Вечером в тот же день нас всех пригласили на концерт в Двинский полк. Время не позволяло ледоколу отдыхать, ибо в гавани стояло до 14 пароходов, желавших выйти в море. Я решил выйти на следующий день и просил Биржевой комитет, чтобы к 8 часам утра ко мне собрали командиров пароходов, желавших выйти в море за ледоколом «Ермак».
15 (27) марта. Собралось только 6 командиров, остальные боялись следовать за «Ермаком». Говорили, что я их выведу за Суроп, но что дальше они, предоставленные себе, могут быть затерты льдами. В сущности, многие боялись идти за сильным ледоколом, воображая, что для пароходов это очень трудно. К вечеру 4 парохода были выведены нами за тяжелый лед.
16 (28) марта. Провели в море остальные 2 парохода и хотели идти разыскивать 4 парохода, которых уже более двух недель носило по морю во льдах, но в это время показались с моря 6 пароходов, и, по совещанию с представителем Биржевого комитета г. Кетли, мы решили, что проведем эти 6 пароходов через трудное место, а ледокол «Штадт Ревель» пойдет отвести в море выведенные перед тем пароходы, а затем пойдет искать тех, которые затерты льдами. К 5 часам вечера окончили проводку через трудное место пришедших с моря пароходов и тоже пошли искать пароходы, затертые во льдах. Стоял свежий SW со снегом, и хотя мы подошли под финляндский берег, ничего не возможно было распознать. Возвратились ночевать под южный берег, чтобы быть в горизонте южных маяков.

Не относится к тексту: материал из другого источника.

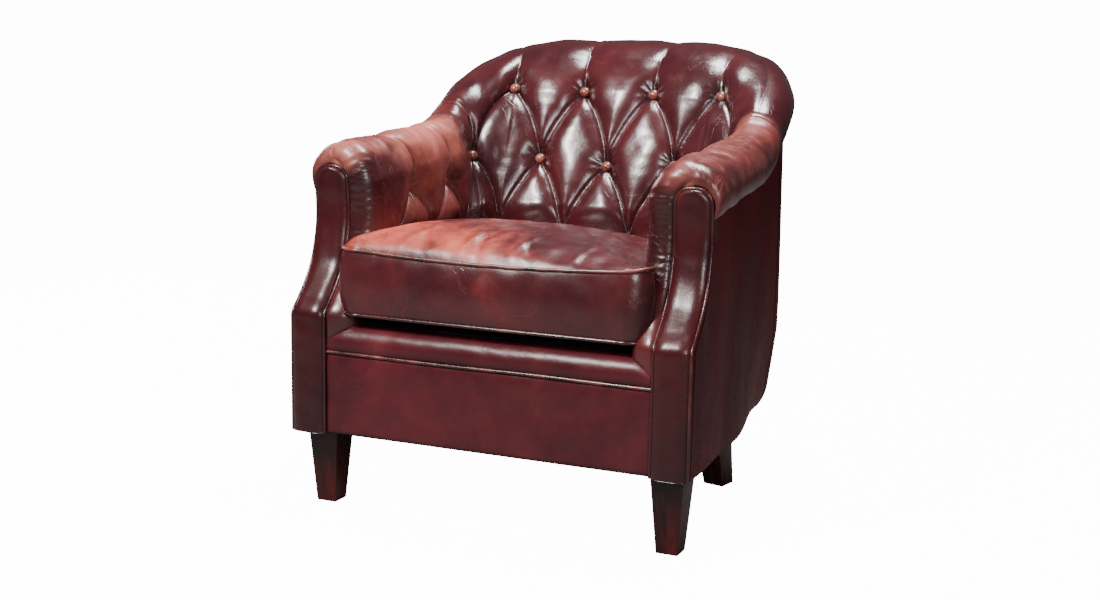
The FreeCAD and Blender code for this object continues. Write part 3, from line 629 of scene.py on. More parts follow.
@dataclass(frozen=True)
class PullUpLeather:
    """Waxed hide that pales where it is pulled or rubbed, with painted shade in its folds, dimples and
    recesses where the crown mark is low.
    """

    name: str
    slot: str
    body: Colour
    warm: Colour
    gloss: float
    crease: float
    # deep: the painted shade colour for folds, dimples and recesses; the random dark patches are drawn
    # towards it too
    deep: Colour = srgb(19, 7, 9)
    worn: Colour = srgb(166, 88, 76)
    mottle: float = 7.0
    shine: float = 0.5
    coat: float = 0.12
    shadow: float = 0.5
    streak: Colour = (1.0, 1.0, 1.0)
    patchy: float = 2.4

    def build(self) -> bpy.types.Material:
        """The material, made new."""
        n = Nodes(self.name)
        crown, wear = n.mark("crown"), n.mark("wear")
        drift = n.warp(0.03, 14.0, n.stretch(self.streak))
        cloud = n.noise(self.mottle, 4.0, 0.55, 0.15, drift)
        fine = n.noise(30.0, 4.0, 0.55, 0.1, drift)
        shade = n.span(n.add(n.times(cloud, 0.75), n.times(fine, 0.25)), 0.30, 0.70)
        colour = n.blend(shade, self.body, self.warm)
        # painted shade: where the crown mark is low, the colour is drawn towards deep
        folds = n.rest(n.span(crown, 0.0, 0.6))
        colour = n.blend(n.times(folds, 0.85), colour, self.deep)
        dark = n.span(n.noise(3.1, 3.0, 0.5, 0.3, drift), 0.5, 0.72)
        colour = n.blend(n.times(dark, self.shadow), colour, self.deep)
        lines = n.math("ABSOLUTE", n.math("SUBTRACT", n.noise(13.0, 3.0, 0.55, 0.9), 0.5))
        thin = n.rest(n.span(lines, 0.0, 0.011))
        patch = n.span(n.noise(9.0, 3.0), 0.50, 0.66)
        thread = n.times(n.times(thin, patch), self.crease)
        uneven = n.add(n.times(cloud, 0.65), n.times(fine, 0.35))
        uneven = n.times(n.math("SUBTRACT", uneven, 0.5), self.patchy)
        uneven = n.times(uneven, n.add(wear, 0.08))
        rub = n.span(n.add(wear, uneven), 0.12, 1.0)
        colour = n.blend(rub, colour, self.worn)
        colour = n.blend(n.times(thread, n.add(0.03, n.times(wear, 0.8))), colour, self.worn)
        pores = n.cells(820.0, n.warp(0.0012, 300.0))
        relief = n.bump(n.noise(120.0, 4.0, 0.6), 0.0009, 0.35)
        relief = n.bump(n.times(thread, -1.0), 0.0007, 0.5, relief)
        relief = n.bump(pores, 0.00035, 0.22, relief)
        dull = n.add(n.times(fine, 0.16), n.times(rub, 0.26))
        roughness = n.add(n.add(dull, n.times(thread, 0.12)), self.gloss - 0.08)
        coat = {"Coat_Weight": self.coat, "Coat_Roughness": 0.15, "Coat_IOR": 1.45}
        return n.finish(colour, roughness, relief, Specular_IOR_Level=self.shine, **coat)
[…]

17 (29) марта. Утром пасмурность продолжается, и так как поиски при таких условиях невозможны, то пошли к Суропу и там нашли, что наш канал сдвинуло свежим ветром. Пройдя трудное место, увидели, что из Ревеля идут остальные 8 пароходов, которые 2 дня тому назад отказывались следовать за ледоколом; 2 крайние из них удалось в тот же вечер вывести, а остальное время я употребил на то, чтобы разломать тяжелый лед, загромождавший ревельский вход, и впустить его в море, пользуясь свежим ветром. Это удалось вполне.